While on the road, allow plenty of bathroom and exercise breaks, give them a favorite toy to keep them busy, and talk to them every so often using a calming voice. Also, be sure to give your dog carsickness medication before the trip if they have a sensitive stomach.
After a smooth journey without obstacles, your dog should be in excellent spirits for the new adventure!
Make Your New Home Safe and Enjoyable for Your Dog
If your move is local, You might want to take your dog for a visit or two before moving—at least walk around the neighborhood. But if it’s a long-distance move, we recommend having a move-in plan for your dog.
So consider the following tips to ensure your dog’s comfort and safety in the new home:
- Finding a vet in the new community is the first step, then later (if needed) a dog walker and groomer. You might need a little time to find the best people for these jobs, but once you’ve been in town long enough, ask some locals for recommendations.
- Update your dog’s microchip information with your new address and other contact information that may have changed.
- Check out the local sites with your dog. For example, which parks appeal to you? And what are the safest walking routes (especially after dark)?
- Have a month’s worth of dog food and medications loaded in the car or at least shipped to arrive around the same time as you do. Then consider your options for when these supplies run out. Will you stock up through the local grocer or use a subscription mail-order service?
Once you and your dog have settled, all this will be a breeze!
Prioritize Your Dog’s “Personal” Space
The first thing to do when the movers are gone is to create a space where your dog can enjoy time alone—a haven, so to speak. There should be bedding, toys, and plenty of fresh water. It doesn’t have to be a permanent space, though it could be.
However, it should last at least until your canine has reached a certain comfort level in the new surroundings.
Maintain the Usual Routine
A change of regimen is the last thing an already exhausted dog wants during the first days in a new place. So be especially mindful of timely feeding, regular walks, and, most importantly, quality time with you (and your family, if they accompanied you).
Even if the move drained all your energy for active dog play, cuddling in front of the TV or talking to your dog while doing various tasks can mean quite a great deal to your dog. After all, who else would they know or rely on in this unfamiliar community?
Maintain the routine for the first week in the new location. If you can make it longer, all the better.
Give Your Dog All the Energy Release They (or You) Can Handle
Some dogs are happy just lazing around the house. But others can be a lot more active, even as they age.
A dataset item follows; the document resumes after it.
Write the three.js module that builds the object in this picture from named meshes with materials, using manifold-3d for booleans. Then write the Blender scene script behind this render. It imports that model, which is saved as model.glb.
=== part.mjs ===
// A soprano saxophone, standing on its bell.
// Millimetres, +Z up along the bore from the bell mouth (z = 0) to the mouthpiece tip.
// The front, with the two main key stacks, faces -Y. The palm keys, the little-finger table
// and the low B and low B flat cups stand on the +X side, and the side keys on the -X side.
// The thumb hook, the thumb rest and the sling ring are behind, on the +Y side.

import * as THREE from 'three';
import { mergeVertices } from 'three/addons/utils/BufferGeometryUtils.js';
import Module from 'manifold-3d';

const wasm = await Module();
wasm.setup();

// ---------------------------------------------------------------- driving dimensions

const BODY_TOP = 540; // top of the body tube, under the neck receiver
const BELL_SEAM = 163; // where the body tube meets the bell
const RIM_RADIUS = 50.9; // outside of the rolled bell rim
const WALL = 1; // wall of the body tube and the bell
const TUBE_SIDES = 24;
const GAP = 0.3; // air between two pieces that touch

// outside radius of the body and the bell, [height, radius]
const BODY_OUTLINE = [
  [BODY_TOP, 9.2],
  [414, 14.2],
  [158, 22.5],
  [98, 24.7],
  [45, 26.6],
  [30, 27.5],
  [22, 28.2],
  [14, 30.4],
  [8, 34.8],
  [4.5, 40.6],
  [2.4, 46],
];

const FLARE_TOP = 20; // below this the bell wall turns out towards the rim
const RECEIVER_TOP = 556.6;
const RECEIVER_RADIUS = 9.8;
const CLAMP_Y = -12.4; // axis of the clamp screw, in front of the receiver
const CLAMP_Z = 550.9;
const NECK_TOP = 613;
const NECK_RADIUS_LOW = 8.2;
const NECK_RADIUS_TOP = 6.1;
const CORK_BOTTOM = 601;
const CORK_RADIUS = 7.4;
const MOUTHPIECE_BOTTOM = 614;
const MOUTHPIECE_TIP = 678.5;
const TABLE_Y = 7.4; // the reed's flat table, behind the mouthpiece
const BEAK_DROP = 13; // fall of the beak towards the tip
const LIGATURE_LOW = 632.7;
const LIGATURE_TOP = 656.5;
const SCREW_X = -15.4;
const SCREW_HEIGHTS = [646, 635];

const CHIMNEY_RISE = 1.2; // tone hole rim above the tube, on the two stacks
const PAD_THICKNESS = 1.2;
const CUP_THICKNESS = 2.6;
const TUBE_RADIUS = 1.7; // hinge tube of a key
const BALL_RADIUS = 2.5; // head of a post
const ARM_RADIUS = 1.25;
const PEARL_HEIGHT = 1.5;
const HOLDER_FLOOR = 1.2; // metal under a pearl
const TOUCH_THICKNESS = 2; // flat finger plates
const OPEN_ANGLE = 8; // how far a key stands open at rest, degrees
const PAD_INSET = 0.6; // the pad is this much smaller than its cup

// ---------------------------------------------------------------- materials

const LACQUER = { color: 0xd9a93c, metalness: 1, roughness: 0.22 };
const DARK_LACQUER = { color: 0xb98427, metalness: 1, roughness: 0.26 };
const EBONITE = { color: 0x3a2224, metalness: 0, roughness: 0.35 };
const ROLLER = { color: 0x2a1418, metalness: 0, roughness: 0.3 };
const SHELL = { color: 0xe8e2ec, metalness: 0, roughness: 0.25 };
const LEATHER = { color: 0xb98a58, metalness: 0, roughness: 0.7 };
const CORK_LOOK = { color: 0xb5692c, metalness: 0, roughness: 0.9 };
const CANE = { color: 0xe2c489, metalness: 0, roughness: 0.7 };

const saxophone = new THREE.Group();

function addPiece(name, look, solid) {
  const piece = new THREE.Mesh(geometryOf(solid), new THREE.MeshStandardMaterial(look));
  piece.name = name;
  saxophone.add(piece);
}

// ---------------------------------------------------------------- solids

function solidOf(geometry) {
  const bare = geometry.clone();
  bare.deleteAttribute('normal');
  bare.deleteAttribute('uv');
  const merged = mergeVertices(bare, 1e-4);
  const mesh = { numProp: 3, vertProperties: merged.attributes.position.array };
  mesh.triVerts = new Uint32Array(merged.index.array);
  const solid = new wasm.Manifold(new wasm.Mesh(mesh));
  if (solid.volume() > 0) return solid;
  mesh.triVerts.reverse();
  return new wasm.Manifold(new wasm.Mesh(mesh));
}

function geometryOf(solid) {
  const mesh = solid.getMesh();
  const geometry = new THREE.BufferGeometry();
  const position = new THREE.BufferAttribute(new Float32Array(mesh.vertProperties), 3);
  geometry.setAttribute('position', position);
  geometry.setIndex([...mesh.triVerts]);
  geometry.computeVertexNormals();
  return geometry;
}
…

If this is your dog, let it run free in the backyard or a local dog park.
Or, if you lack the energy, explore doggie daycare options. An active dog is a healthy dog—but remember to keep your dog safe and well monitored outdoors.
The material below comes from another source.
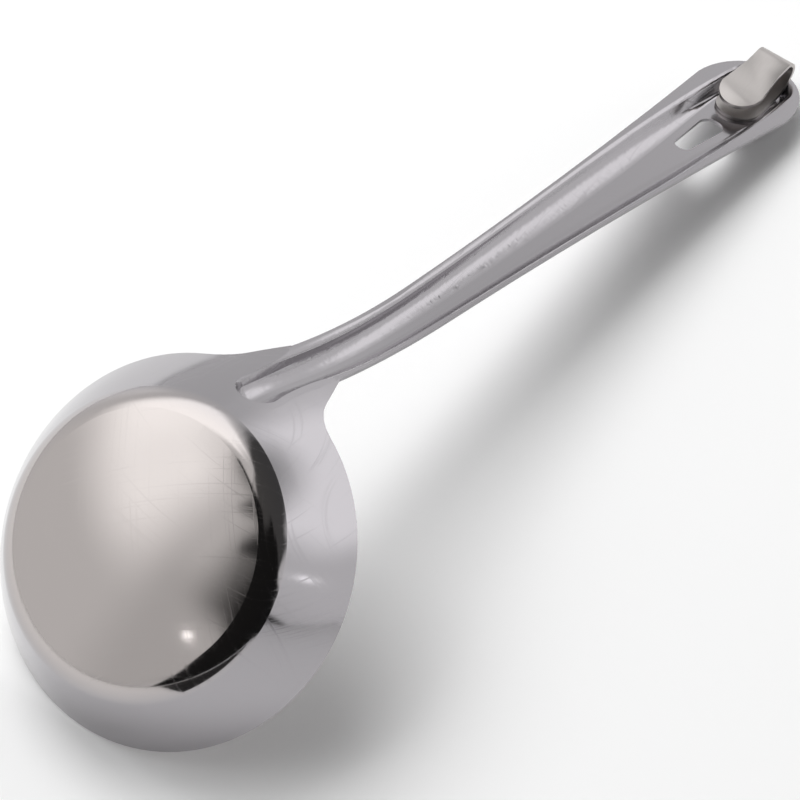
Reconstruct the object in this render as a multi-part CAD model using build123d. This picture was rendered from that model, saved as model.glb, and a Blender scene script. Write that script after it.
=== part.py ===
from build123d import *
import math
import os

# Soup ladle of pressed steel sheet, millimetres.
# It lies face down: the far rim of the bowl and the handle's end rest on the floor, z = 0.
# Every piece is first drawn in the bowl's own frame: the rim lies in z = 0 round the origin,
# the base of the bowl is above it, and the handle leaves along +X and runs down.

# Sheet
sheet = 0.9
hook_sheet = 1.0

# Bowl
rim_radius = 45.0
base_radius = 30.0
base_corner_radius = 9.0
base_edge_slope = 14.0
wall_foot_slope = 55.0
rim_slope = 60.0

# Neck of the bowl, which carries the handle
neck_height = 13.4
neck_end_width = 14.6
neck_lean = 26.0
neck_fillet = 8.0
tongue_length = 40.0

# Line of the handle, seen from the side
neck_slope = 64.2
neck_run = 14.0
handle_slope = 50.75
handle_bend_radius = 190.0
handle_length = 211.0

# Outline of the handle, seen from the back
waist_width = 14.3
flange_start_width = 15.0
handle_end_width = 28.8
end_round_length = 18.3
waist_share = 0.2
flare_power = 1.7
flange_start = 13.0

# Channel pressed along the handle
nose_reach = 12.5
nose_width = 12.4
channel_width = 21.0
channel_depth = 4.5
channel_end_width = 18.8
channel_end_land = 0.3
channel_edge_bend = 1.5
channel_edge_slope = 14.0
channel_ramp = 0.6
station_shares = (0.07, 0.17, 0.30, 0.45, 0.60, 0.73, 0.82, 0.89)
width_shares = (0.60, 0.62, 0.66, 0.76, 0.88, 0.98, 1.0, 0.98)
depth_shares = (1.0, 1.0, 1.0, 0.97, 0.93, 0.90, 0.89, 0.89)
wall_slopes = (66.0, 69.0, 67.0, 62.0, 56.0, 53.0, 56.0, 61.0)
floor_shares = (0.12, 0.12, 0.13, 0.16, 0.24, 0.36, 0.50, 0.62)
nose_depth_share = 0.92
nose_wall_slope = 60.0
nose_floor_share = 0.10
end_wall_slope = 62.0
end_floor_share = 0.62

# Hole for hanging the ladle on a nail
hole_length = 18.0
hole_wide = 7.4
hole_narrow = 4.6
hole_narrow_corner = 2.2
hole_wide_corner = 3.2
hole_to_end = 28.6

# Hook, a bent strip in the end of the channel
hook_width = 10.0
hook_tip_width = 12.6
hook_foot_width = 12.6
hook_foot_length = 14.6
hook_root_bend = 8.0
hook_root_to_end = 10.3
hook_seat_gap = 0.02
hook_lean = 18.0
hook_crest_bend = 2.4
hook_rise = 0.2
hook_droop = 18.0
hook_arm_length = 21.6

# Spot welds between the sheets
weld_diameter = 4.0
weld_thickness = 0.8
neck_weld_places = (4.0, 20.0)
hook_weld_places = (5.0, 10.5)

# Overrun of all cuts
overrun = 3.0


def sine(angle):
    return math.sin(math.radians(angle))


def cosine(angle):
    return math.cos(math.radians(angle))


# Profile of the bowl's wall

wall_run = rim_radius - base_radius - base_corner_radius * (sine(wall_foot_slope) - sine(base_edge_slope))
wall_radius = wall_run / (sine(rim_slope) - sine(wall_foot_slope))
wall_height = wall_radius * (cosine(wall_foot_slope) - cosine(rim_slope))
corner_height = base_corner_radius * (cosine(base_edge_slope) - cosine(wall_foot_slope))
crown_radius = base_radius / sine(base_edge_slope)
crown_height = crown_radius * (1 - cosine(base_edge_slope))
bowl_depth = wall_height + corner_height + crown_height
skirt = neck_height + overrun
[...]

Make Sure You’ve Identified Your Dog — Just in Case
It would also be wise to familiarize your dog with a new vet (if you’ve moved long-distance). Among other things, doing so will allow you to have your past vet records stored safely and start a different set for the new community.
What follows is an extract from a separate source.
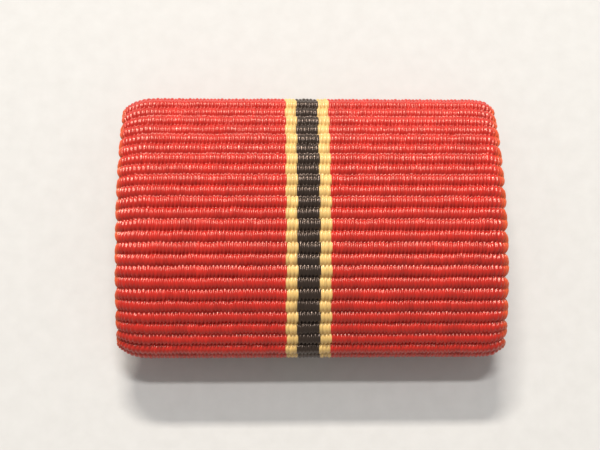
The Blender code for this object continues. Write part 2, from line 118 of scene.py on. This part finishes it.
SELVEDGE_GLINT_SHARE = 0.75
SELVEDGE_GLINT_START = 1.1  # above 1, the outermost threads take the whole share


def curl_length(reach, drop):
    """The length of a quarter of an ellipse."""
    return math.pi / 4 * (3 * (reach + drop) - math.sqrt((3 * reach + drop) * (reach + 3 * drop)))


FLAT_START = {side: HALF_WIDTH - CURLS[side][0] for side in CURLS}
CURL_LENGTH = {side: curl_length(*CURLS[side][:2]) for side in CURLS}
FLAT_LEFT = FLAT_START[-1] + CURL_LENGTH[-1]
FLAT_RIGHT = FLAT_START[1] + CURL_LENGTH[1]
FLAT_WIDTH = FLAT_LEFT + FLAT_RIGHT
THREAD_PITCH = FLAT_WIDTH / THREADS


# ---------------------------------------------------------------- mesh helpers


def smooth_step(value):
    value = np.clip(value, 0, 1)
    return value * value * (3 - 2 * value)


def grid_faces(start, rows, columns, flip=False):
    """Quads of a grid of points numbered row by row from start."""
    row, column = np.meshgrid(np.arange(rows - 1), np.arange(columns - 1), indexing="ij")
    first = (start + row * columns + column).ravel()
    quads = np.stack([first, first + 1, first + columns + 1, first + columns], axis=1)
    return quads[:, ::-1] if flip else quads


def grid_rim(start, rows, columns):
    """The grid's four sides, each a run of point numbers, in the order its quads turn."""
    low = [start + column for column in range(columns)]
    right = [start + row * columns + columns - 1 for row in range(rows)]
    high = [start + (rows - 1) * columns + column for column in reversed(range(columns))]
    left = [start + row * columns for row in reversed(range(rows))]
    return low, right, high, left


def stitch(outer, inner):
    """Triangles between two runs of points that start and end side by side."""
    faces = []
    a, b = 0, 0
    while a < len(outer) - 1 or b < len(inner) - 1:
        along_outer = (a + 1) / (len(outer) - 1)
        along_inner = (b + 1) / (len(inner) - 1)
        if along_outer <= along_inner:
            faces.append((outer[a + 1], outer[a], inner[b]))
            a += 1
        else:
            faces.append((outer[a], inner[b], inner[b + 1]))
            b += 1
    return faces


def sheet_mesh(name, face, back):
    """A closed sheet from two grids of points, its face and its back, each (rows, columns, 3)."""
    face_rows, face_columns = face.shape[:2]
    back_rows, back_columns = back.shape[:2]
    back_start = face_rows * face_columns
    points = np.concatenate([face.reshape(-1, 3), back.reshape(-1, 3)])
    faces = grid_faces(0, face_rows, face_columns).tolist()
    faces += grid_faces(back_start, back_rows, back_columns, flip=True).tolist()
    face_rim = grid_rim(0, face_rows, face_columns)
    back_rim = grid_rim(back_start, back_rows, back_columns)
    for outer, inner in zip(face_rim, back_rim):
        faces += stitch(outer, inner)
    mesh = bpy.data.meshes.new(name)
    mesh.from_pydata(points.tolist(), [], faces)
    mesh.update()
    mesh.shade_smooth()
    return mesh


def add_piece(name, mesh, material):
    piece = bpy.data.objects.new(name, mesh)
    bpy.context.scene.collection.objects.link(piece)
    piece.data.materials.append(material)
    return piece


def corner_means(mesh, values):
    """Each polygon's mean of a value held for each vertex."""
    count = len(mesh.polygons)
    starts = np.empty(count, np.int32)
    totals = np.empty(count, np.int32)
    corners = np.empty(len(mesh.loops), np.int32)
    mesh.polygons.foreach_get("loop_start", starts)
    mesh.polygons.foreach_get("loop_total", totals)
    mesh.loops.foreach_get("vertex_index", corners)
    return np.add.reduceat(values[corners], starts) / totals


def set_attribute(mesh, name, kind, domain, values):
    """A named attribute: values has one row for each face or vertex."""
    attribute = mesh.attributes.new(name, kind, domain)
    field = {"FLOAT_COLOR": "color", "FLOAT_VECTOR": "vector"}[kind]
    attribute.data.foreach_set(field, np.asarray(values, np.float32).ravel())


def set_flat_map(mesh, across, along):
    """A UV map from each vertex's place on the flat cloth."""
    corners = np.empty(len(mesh.loops), np.int32)
    mesh.loops.foreach_get("vertex_index", corners)
    layer = mesh.uv_layers.new(name="flat")
    pairs = np.stack([across[corners], along[corners]], axis=1)
    layer.data.foreach_set("uv", pairs.astype(np.float32).ravel())


# ---------------------------------------------------------------- the ribbon's form


def ribbon_path(along):
    """The middle layer at a length from the bar's centre line: y, z and the outward normal's y, z."""
    run = np.abs(along)
    side = np.where(along < 0, -1.0, 1.0)
    past_fold = run - FRONT_HALF - FOLD_LENGTH
    angle = np.where(run < FRONT_HALF, run / FRONT_RADIUS, DOME_HALF_ANGLE)
    angle = np.where(past_fold > 0, DOME_HALF_ANGLE - past_fold / TAIL_RADIUS, angle)
    turn = np.clip((run - FRONT_HALF) / FOLD_RADIUS, 0, math.pi)
    normal_y = np.cos(turn) * np.sin(angle) + np.sin(turn) * np.cos(angle)
    normal_z = np.cos(turn) * np.cos(angle) - np.sin(turn) * np.sin(angle)
    y = FOLD_CENTRE_RADIUS * np.sin(angle) + FOLD_RADIUS * normal_y
    z = DOME_AXIS_Z + FOLD_CENTRE_RADIUS * np.cos(angle) + FOLD_RADIUS * normal_z
    return side * y, z, side * normal_y, normal_z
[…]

If you didn’t microchip your dog before leaving, do so now. Then, should your dog get lost (or, heaven forbid, stolen), someone who finds them can go to a veterinary clinic, shelter, or police station to have the chip read.
If you’re against micro-chipping then your dog should wear at least two collar tags, one for rabies and the other with the owner’s name and contact information.
Chances are, your dog will stay close to the new home. But with no sense of direction (and no familiar scents) to navigate the area, your dog could escape in seconds. So having one or more informational IDs attached can go a long way toward assuring their safe return.
And, yes, the more you do early on, the better success you will have in finding your lost dog.